* WHAT IS EXPECTED *
Comb the records below for the string "piece" and copy each line where it turns up.

[start]

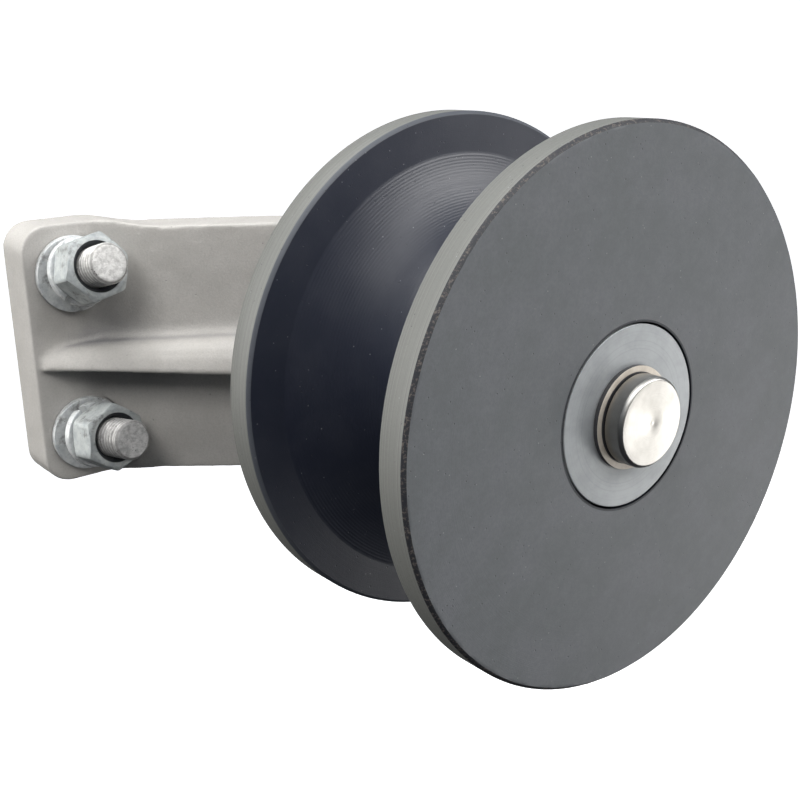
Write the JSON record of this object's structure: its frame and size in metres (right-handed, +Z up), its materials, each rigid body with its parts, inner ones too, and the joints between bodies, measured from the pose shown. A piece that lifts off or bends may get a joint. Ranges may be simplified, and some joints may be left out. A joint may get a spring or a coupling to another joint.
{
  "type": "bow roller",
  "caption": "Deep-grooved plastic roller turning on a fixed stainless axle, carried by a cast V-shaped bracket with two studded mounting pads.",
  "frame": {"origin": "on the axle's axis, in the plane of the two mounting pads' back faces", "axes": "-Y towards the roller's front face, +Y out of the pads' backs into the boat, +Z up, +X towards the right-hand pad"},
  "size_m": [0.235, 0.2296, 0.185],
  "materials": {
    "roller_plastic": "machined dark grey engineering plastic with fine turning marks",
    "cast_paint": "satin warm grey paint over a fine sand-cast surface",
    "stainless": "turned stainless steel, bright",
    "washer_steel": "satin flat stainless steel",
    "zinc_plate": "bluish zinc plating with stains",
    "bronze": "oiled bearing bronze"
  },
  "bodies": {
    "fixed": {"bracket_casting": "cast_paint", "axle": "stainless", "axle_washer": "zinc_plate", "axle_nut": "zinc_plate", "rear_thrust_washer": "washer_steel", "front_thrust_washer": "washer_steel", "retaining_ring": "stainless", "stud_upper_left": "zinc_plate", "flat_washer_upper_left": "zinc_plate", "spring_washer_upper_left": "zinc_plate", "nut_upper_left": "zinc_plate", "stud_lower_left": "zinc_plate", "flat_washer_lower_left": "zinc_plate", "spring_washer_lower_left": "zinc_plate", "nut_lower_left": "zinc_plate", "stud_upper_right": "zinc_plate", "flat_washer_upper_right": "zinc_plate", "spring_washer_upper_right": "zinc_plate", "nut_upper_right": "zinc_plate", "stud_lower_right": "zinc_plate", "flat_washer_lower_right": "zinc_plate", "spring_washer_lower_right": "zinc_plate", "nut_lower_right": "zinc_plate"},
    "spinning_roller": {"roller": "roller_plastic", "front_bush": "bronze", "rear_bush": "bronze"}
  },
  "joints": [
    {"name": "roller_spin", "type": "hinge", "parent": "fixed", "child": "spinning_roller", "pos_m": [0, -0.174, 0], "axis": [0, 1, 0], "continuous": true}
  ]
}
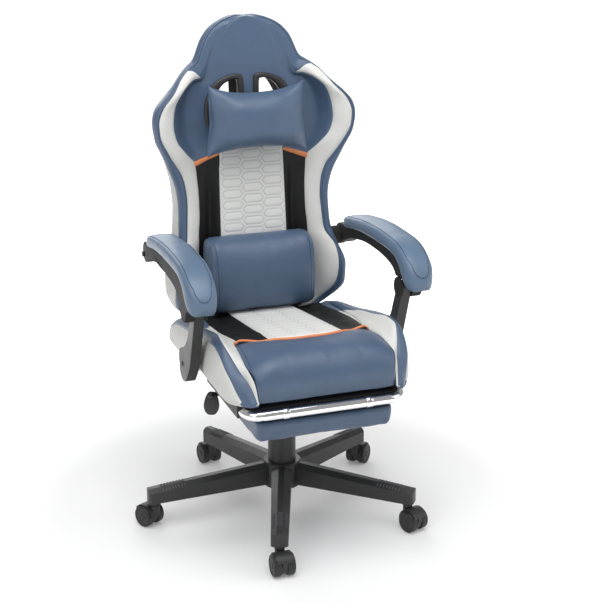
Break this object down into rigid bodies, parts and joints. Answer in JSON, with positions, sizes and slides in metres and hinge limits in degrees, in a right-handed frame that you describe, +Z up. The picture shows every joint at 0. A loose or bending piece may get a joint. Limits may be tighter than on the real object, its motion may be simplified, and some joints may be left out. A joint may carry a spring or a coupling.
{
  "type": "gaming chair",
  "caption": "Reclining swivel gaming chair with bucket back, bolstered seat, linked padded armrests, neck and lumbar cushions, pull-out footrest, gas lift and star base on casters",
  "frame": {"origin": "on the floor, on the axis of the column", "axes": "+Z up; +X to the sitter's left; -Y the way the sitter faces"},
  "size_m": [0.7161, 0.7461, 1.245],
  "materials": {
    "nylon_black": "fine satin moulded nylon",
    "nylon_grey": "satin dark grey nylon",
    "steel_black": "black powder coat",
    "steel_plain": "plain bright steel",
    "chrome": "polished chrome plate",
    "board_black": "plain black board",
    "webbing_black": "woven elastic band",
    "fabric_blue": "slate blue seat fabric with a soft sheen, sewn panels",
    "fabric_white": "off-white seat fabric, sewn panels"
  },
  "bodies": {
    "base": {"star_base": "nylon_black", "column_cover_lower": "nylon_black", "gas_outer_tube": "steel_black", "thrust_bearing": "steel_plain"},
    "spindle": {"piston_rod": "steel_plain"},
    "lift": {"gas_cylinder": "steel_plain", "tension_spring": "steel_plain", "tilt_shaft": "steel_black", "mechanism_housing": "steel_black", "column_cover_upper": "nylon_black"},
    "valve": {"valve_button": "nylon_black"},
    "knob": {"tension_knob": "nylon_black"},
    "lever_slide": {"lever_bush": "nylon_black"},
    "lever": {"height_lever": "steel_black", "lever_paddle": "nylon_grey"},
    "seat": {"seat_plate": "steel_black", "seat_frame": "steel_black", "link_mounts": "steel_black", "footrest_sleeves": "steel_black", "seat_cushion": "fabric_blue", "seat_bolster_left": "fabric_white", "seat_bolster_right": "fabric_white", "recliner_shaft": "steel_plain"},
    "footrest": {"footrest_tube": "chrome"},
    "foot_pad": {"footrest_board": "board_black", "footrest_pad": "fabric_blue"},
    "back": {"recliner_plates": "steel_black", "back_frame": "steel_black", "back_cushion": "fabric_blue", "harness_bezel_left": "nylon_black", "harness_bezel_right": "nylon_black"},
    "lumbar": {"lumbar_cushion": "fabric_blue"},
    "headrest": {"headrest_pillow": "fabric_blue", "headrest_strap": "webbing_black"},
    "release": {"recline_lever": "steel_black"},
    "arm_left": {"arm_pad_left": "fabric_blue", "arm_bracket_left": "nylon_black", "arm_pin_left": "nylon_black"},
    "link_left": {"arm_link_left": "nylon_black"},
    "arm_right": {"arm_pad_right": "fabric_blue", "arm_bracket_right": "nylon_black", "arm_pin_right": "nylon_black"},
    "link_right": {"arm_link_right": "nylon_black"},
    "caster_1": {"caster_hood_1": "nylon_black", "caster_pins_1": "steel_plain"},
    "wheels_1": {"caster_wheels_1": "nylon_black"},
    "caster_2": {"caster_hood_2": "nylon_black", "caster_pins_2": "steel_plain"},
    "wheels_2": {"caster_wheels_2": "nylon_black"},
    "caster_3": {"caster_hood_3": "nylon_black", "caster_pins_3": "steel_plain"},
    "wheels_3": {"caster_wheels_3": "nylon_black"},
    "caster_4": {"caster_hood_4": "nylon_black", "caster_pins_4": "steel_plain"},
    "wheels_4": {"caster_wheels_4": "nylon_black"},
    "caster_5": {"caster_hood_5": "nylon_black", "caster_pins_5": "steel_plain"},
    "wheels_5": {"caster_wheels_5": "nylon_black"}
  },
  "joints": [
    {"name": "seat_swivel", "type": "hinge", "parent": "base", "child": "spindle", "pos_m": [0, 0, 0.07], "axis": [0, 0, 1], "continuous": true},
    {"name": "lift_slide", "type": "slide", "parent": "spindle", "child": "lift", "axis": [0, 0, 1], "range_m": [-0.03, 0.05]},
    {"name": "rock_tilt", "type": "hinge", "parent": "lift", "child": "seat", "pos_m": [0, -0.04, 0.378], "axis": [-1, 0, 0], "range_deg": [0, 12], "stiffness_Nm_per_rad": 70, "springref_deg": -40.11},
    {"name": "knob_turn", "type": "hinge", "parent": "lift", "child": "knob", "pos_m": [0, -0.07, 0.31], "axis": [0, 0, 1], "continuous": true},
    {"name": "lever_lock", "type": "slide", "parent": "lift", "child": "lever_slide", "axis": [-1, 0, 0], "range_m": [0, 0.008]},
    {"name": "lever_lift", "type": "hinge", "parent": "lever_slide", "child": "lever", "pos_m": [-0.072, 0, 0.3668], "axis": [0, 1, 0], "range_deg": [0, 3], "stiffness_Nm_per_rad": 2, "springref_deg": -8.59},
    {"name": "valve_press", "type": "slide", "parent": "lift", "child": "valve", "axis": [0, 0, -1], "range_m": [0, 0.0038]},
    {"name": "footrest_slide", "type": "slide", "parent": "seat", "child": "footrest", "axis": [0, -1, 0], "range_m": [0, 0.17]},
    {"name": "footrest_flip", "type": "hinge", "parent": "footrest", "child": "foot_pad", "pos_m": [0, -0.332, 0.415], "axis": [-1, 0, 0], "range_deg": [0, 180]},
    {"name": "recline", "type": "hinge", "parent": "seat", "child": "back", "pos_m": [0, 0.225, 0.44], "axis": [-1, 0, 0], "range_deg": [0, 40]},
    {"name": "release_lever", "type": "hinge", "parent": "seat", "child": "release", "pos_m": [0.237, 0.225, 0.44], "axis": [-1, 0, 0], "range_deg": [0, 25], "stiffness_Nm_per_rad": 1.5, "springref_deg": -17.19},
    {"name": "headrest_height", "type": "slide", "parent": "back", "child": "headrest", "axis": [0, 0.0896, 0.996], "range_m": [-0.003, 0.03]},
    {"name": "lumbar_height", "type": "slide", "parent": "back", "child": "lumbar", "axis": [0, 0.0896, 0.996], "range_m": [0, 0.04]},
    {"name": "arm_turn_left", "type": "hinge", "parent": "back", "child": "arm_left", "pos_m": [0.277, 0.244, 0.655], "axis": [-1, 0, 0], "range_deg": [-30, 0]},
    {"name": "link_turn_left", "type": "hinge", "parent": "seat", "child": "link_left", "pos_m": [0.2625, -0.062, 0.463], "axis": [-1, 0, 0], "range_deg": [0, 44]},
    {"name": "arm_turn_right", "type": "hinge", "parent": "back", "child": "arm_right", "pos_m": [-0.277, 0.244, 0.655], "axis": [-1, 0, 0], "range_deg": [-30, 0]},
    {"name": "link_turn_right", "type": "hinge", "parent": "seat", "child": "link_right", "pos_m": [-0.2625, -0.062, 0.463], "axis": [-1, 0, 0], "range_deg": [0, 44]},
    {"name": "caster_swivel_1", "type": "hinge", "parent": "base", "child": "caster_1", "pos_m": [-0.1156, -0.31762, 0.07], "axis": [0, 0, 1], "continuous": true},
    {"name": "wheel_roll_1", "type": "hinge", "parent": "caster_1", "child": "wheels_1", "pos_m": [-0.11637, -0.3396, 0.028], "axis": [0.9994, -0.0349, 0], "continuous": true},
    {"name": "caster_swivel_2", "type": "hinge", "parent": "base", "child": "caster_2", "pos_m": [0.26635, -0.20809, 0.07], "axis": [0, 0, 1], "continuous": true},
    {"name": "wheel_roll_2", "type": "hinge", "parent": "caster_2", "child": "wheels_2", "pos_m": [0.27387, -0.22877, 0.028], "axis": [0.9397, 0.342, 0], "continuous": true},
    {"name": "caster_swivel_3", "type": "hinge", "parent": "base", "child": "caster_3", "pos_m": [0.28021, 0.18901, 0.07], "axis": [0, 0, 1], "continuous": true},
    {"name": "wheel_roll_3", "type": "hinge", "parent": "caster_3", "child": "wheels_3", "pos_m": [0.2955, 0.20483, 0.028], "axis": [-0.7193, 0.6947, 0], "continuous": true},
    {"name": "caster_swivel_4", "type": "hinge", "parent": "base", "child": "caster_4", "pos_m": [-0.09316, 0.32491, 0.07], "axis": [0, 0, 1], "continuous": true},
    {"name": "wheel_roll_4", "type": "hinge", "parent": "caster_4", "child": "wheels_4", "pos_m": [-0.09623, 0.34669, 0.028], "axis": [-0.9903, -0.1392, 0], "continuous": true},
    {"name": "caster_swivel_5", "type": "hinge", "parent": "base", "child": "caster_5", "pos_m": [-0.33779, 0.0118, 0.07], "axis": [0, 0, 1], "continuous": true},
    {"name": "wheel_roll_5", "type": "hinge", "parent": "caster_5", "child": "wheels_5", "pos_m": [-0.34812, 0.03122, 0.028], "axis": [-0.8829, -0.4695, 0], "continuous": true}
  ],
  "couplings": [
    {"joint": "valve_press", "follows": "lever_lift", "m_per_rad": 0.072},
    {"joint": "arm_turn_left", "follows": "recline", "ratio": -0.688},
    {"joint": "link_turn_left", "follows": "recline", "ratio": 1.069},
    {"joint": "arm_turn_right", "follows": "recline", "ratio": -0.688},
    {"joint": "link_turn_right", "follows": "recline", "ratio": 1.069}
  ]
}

[end]

* EXPECTED ANSWER *
Write the JSON record of this object's structure: its frame and size in metres (right-handed, +Z up), its materials, each rigid body with its parts, inner ones too, and the joints between bodies, measured from the pose shown. A piece that lifts off or bends may get a joint. Ranges may be simplified, and some joints may be left out. A joint may get a spring or a coupling to another joint.
Break this object down into rigid bodies, parts and joints. Answer in JSON, with positions, sizes and slides in metres and hinge limits in degrees, in a right-handed frame that you describe, +Z up. The picture shows every joint at 0. A loose or bending piece may get a joint. Limits may be tighter than on the real object, its motion may be simplified, and some joints may be left out. A joint may carry a spring or a coupling.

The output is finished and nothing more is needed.